- **Task instructions**: Return only the stretch of the material below that begins with the line containing "rear face pieces" and ends with the line containing "obj.matrix_world = world", exactly; both of those lines belong to it.

- **Source data**:

+++

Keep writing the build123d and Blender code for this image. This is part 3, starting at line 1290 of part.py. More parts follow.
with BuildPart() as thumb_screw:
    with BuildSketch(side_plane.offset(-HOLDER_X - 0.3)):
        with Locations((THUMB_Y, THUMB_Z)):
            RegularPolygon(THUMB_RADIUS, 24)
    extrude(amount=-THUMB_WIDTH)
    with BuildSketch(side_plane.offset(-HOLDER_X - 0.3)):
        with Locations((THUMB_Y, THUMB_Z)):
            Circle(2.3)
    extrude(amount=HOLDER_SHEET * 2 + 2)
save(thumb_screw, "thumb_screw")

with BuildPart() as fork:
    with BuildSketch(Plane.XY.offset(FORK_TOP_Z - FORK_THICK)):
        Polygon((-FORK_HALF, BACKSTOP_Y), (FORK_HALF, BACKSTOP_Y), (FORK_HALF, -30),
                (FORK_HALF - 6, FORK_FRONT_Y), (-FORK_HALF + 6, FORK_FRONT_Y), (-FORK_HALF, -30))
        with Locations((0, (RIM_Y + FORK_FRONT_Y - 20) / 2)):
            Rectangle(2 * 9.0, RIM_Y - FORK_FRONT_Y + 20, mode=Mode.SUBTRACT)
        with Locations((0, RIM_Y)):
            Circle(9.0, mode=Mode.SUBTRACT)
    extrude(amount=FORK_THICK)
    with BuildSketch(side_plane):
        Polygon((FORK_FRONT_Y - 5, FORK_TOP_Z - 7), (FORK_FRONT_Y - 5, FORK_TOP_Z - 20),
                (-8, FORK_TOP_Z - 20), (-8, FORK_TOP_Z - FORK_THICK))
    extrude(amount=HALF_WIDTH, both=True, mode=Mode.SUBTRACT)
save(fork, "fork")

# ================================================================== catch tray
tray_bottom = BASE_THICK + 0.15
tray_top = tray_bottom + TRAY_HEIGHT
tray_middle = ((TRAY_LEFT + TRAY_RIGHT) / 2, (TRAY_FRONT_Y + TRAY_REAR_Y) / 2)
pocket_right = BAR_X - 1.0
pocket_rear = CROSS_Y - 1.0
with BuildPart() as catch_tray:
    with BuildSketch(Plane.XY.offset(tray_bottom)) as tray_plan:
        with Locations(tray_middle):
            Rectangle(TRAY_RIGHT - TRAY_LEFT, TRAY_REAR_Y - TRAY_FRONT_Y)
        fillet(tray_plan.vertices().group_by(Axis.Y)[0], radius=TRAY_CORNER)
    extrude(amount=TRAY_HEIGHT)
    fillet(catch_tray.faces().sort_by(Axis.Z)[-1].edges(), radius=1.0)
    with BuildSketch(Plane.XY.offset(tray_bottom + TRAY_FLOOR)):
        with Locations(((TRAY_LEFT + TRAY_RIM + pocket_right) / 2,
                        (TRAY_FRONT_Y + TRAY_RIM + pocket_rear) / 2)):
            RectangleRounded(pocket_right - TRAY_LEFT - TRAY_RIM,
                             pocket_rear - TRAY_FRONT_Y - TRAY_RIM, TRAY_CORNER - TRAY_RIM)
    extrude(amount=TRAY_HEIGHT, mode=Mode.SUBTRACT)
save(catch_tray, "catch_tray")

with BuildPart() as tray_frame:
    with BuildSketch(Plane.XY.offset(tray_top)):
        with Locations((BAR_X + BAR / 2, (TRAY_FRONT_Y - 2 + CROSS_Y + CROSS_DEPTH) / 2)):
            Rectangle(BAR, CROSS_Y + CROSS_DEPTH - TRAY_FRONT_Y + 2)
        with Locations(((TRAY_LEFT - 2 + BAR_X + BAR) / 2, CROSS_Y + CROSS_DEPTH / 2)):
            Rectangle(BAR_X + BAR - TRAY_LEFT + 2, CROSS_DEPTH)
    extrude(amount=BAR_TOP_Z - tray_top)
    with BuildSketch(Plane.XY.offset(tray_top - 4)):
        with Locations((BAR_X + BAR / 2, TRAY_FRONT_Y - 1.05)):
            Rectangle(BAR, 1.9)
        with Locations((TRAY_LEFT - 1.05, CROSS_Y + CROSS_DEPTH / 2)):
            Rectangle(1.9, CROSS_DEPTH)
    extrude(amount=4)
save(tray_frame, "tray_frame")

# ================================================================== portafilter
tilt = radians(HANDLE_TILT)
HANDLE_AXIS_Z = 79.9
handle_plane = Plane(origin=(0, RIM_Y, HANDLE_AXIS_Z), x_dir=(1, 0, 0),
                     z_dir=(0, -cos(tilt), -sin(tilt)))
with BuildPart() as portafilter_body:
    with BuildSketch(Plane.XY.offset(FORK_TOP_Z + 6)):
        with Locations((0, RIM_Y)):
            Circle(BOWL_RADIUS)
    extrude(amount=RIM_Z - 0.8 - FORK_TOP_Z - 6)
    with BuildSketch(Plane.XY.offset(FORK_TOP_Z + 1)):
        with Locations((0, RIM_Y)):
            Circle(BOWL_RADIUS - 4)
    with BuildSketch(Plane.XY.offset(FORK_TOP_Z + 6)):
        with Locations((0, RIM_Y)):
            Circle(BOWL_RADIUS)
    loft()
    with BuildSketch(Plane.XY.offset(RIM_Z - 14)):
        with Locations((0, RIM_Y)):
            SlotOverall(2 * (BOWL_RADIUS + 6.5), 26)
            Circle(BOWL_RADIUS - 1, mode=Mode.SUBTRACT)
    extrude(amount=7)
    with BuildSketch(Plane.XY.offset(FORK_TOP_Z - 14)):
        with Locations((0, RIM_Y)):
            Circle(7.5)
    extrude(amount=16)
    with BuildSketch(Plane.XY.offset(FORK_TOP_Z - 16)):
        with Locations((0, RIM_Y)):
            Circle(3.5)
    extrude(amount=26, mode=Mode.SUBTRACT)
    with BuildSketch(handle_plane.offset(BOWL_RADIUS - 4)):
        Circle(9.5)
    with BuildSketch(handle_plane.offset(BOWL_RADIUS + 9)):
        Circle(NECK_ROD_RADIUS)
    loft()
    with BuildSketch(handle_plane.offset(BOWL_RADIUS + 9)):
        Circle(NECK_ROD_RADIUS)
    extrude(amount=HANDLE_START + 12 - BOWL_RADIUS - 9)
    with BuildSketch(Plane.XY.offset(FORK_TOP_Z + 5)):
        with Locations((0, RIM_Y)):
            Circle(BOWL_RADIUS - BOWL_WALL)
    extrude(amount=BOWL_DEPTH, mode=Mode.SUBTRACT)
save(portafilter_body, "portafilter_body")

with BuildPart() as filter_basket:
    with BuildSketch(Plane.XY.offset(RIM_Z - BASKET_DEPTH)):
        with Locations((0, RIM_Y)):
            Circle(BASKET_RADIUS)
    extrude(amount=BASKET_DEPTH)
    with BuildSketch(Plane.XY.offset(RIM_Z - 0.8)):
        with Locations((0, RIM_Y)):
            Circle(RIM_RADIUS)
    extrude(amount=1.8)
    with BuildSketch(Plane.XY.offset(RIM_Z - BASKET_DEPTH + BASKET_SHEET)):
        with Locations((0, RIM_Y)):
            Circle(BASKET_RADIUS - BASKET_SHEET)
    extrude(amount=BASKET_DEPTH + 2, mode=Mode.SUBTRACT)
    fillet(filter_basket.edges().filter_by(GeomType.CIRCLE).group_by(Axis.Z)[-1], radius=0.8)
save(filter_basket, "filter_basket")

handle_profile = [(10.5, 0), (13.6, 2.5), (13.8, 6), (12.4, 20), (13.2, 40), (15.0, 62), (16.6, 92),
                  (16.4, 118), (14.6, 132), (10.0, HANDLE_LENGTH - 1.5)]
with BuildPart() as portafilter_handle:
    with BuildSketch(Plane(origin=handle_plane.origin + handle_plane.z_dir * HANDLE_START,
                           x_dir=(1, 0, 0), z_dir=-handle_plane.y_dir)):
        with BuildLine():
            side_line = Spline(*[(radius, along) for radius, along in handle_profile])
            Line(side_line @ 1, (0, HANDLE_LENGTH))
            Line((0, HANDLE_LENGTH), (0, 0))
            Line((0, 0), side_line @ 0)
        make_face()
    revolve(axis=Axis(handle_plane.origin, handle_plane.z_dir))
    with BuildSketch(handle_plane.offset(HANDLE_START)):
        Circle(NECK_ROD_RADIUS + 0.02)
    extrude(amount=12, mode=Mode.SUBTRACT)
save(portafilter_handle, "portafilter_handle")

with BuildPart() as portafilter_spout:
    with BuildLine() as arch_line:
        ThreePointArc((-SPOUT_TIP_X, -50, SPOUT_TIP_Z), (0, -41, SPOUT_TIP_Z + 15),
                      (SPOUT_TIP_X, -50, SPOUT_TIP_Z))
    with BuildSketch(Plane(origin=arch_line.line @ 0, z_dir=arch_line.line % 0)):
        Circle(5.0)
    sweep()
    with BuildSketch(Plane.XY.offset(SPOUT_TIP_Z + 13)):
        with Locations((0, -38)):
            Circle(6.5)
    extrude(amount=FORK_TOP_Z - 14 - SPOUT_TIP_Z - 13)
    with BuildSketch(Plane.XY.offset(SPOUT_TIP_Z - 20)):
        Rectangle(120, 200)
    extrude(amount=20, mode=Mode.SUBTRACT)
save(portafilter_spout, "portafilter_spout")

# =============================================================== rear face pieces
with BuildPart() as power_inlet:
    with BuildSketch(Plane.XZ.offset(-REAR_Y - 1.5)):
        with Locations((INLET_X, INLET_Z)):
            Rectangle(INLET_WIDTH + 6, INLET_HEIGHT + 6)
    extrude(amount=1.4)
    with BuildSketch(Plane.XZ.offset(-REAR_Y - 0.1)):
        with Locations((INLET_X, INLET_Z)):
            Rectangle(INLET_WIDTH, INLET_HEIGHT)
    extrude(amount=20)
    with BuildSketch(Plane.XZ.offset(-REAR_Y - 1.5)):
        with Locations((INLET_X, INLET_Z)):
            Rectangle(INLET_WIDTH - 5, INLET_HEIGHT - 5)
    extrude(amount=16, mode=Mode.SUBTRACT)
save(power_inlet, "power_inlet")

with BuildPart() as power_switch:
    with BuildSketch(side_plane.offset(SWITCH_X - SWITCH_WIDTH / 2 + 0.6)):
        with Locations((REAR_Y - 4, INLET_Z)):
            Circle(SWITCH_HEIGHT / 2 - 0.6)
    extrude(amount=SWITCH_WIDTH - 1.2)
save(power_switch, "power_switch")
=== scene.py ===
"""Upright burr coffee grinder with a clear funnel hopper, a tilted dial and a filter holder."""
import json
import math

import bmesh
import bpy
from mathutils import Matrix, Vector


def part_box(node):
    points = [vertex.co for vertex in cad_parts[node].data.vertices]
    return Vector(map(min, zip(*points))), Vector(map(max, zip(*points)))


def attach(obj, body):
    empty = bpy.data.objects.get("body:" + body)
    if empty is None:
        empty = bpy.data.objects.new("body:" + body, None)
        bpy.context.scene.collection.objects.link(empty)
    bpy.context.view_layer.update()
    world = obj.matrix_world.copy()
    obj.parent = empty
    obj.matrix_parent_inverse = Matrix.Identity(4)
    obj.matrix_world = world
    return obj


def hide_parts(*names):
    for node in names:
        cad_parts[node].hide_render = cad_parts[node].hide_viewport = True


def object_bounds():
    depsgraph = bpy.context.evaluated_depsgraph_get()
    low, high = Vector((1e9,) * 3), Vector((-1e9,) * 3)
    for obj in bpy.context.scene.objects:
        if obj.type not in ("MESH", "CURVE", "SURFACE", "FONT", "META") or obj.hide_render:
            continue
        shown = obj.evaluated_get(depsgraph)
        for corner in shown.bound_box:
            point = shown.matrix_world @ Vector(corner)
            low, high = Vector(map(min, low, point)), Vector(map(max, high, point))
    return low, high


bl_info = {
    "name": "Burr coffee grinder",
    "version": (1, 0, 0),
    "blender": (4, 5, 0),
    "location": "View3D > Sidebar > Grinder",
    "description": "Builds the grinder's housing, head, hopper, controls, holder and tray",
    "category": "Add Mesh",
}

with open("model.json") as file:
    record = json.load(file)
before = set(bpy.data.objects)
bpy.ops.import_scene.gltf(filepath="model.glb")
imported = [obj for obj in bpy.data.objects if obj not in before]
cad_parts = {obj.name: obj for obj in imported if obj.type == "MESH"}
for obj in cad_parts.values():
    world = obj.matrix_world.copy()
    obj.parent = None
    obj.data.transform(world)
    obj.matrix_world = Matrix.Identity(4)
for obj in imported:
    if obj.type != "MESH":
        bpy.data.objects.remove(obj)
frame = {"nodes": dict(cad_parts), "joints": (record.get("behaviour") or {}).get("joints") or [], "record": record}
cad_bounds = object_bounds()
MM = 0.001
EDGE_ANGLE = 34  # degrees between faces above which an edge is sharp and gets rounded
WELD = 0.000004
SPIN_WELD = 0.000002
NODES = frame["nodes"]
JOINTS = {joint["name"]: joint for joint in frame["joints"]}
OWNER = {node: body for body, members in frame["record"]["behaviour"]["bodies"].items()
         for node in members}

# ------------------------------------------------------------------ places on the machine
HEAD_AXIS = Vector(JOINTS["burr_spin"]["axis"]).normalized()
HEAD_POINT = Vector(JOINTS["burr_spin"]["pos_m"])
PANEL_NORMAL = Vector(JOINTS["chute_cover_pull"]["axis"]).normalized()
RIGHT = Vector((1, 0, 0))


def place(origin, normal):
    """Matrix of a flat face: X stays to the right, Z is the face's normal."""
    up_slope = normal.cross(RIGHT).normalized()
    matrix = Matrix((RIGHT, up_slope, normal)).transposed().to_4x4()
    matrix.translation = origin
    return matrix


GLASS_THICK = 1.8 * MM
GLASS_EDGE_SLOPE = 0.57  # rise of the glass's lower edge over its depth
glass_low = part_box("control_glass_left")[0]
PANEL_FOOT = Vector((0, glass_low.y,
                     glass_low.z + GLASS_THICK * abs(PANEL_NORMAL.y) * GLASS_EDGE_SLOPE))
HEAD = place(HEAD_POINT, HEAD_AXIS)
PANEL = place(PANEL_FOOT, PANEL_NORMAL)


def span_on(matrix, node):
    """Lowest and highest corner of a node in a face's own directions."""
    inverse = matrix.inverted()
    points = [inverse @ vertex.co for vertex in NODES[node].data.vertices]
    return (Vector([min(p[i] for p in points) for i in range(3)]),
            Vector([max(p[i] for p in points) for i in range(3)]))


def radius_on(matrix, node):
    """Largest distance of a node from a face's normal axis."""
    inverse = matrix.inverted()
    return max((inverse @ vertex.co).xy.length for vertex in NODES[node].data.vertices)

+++

- **Answer to the task**:
# =============================================================== rear face pieces
with BuildPart() as power_inlet:
    with BuildSketch(Plane.XZ.offset(-REAR_Y - 1.5)):
        with Locations((INLET_X, INLET_Z)):
            Rectangle(INLET_WIDTH + 6, INLET_HEIGHT + 6)
    extrude(amount=1.4)
    with BuildSketch(Plane.XZ.offset(-REAR_Y - 0.1)):
        with Locations((INLET_X, INLET_Z)):
            Rectangle(INLET_WIDTH, INLET_HEIGHT)
    extrude(amount=20)
    with BuildSketch(Plane.XZ.offset(-REAR_Y - 1.5)):
        with Locations((INLET_X, INLET_Z)):
            Rectangle(INLET_WIDTH - 5, INLET_HEIGHT - 5)
    extrude(amount=16, mode=Mode.SUBTRACT)
save(power_inlet, "power_inlet")

with BuildPart() as power_switch:
    with BuildSketch(side_plane.offset(SWITCH_X - SWITCH_WIDTH / 2 + 0.6)):
        with Locations((REAR_Y - 4, INLET_Z)):
            Circle(SWITCH_HEIGHT / 2 - 0.6)
    extrude(amount=SWITCH_WIDTH - 1.2)
save(power_switch, "power_switch")
=== scene.py ===
"""Upright burr coffee grinder with a clear funnel hopper, a tilted dial and a filter holder."""
import json
import math

import bmesh
import bpy
from mathutils import Matrix, Vector


def part_box(node):
    points = [vertex.co for vertex in cad_parts[node].data.vertices]
    return Vector(map(min, zip(*points))), Vector(map(max, zip(*points)))


def attach(obj, body):
    empty = bpy.data.objects.get("body:" + body)
    if empty is None:
        empty = bpy.data.objects.new("body:" + body, None)
        bpy.context.scene.collection.objects.link(empty)
    bpy.context.view_layer.update()
    world = obj.matrix_world.copy()
    obj.parent = empty
    obj.matrix_parent_inverse = Matrix.Identity(4)
    obj.matrix_world = world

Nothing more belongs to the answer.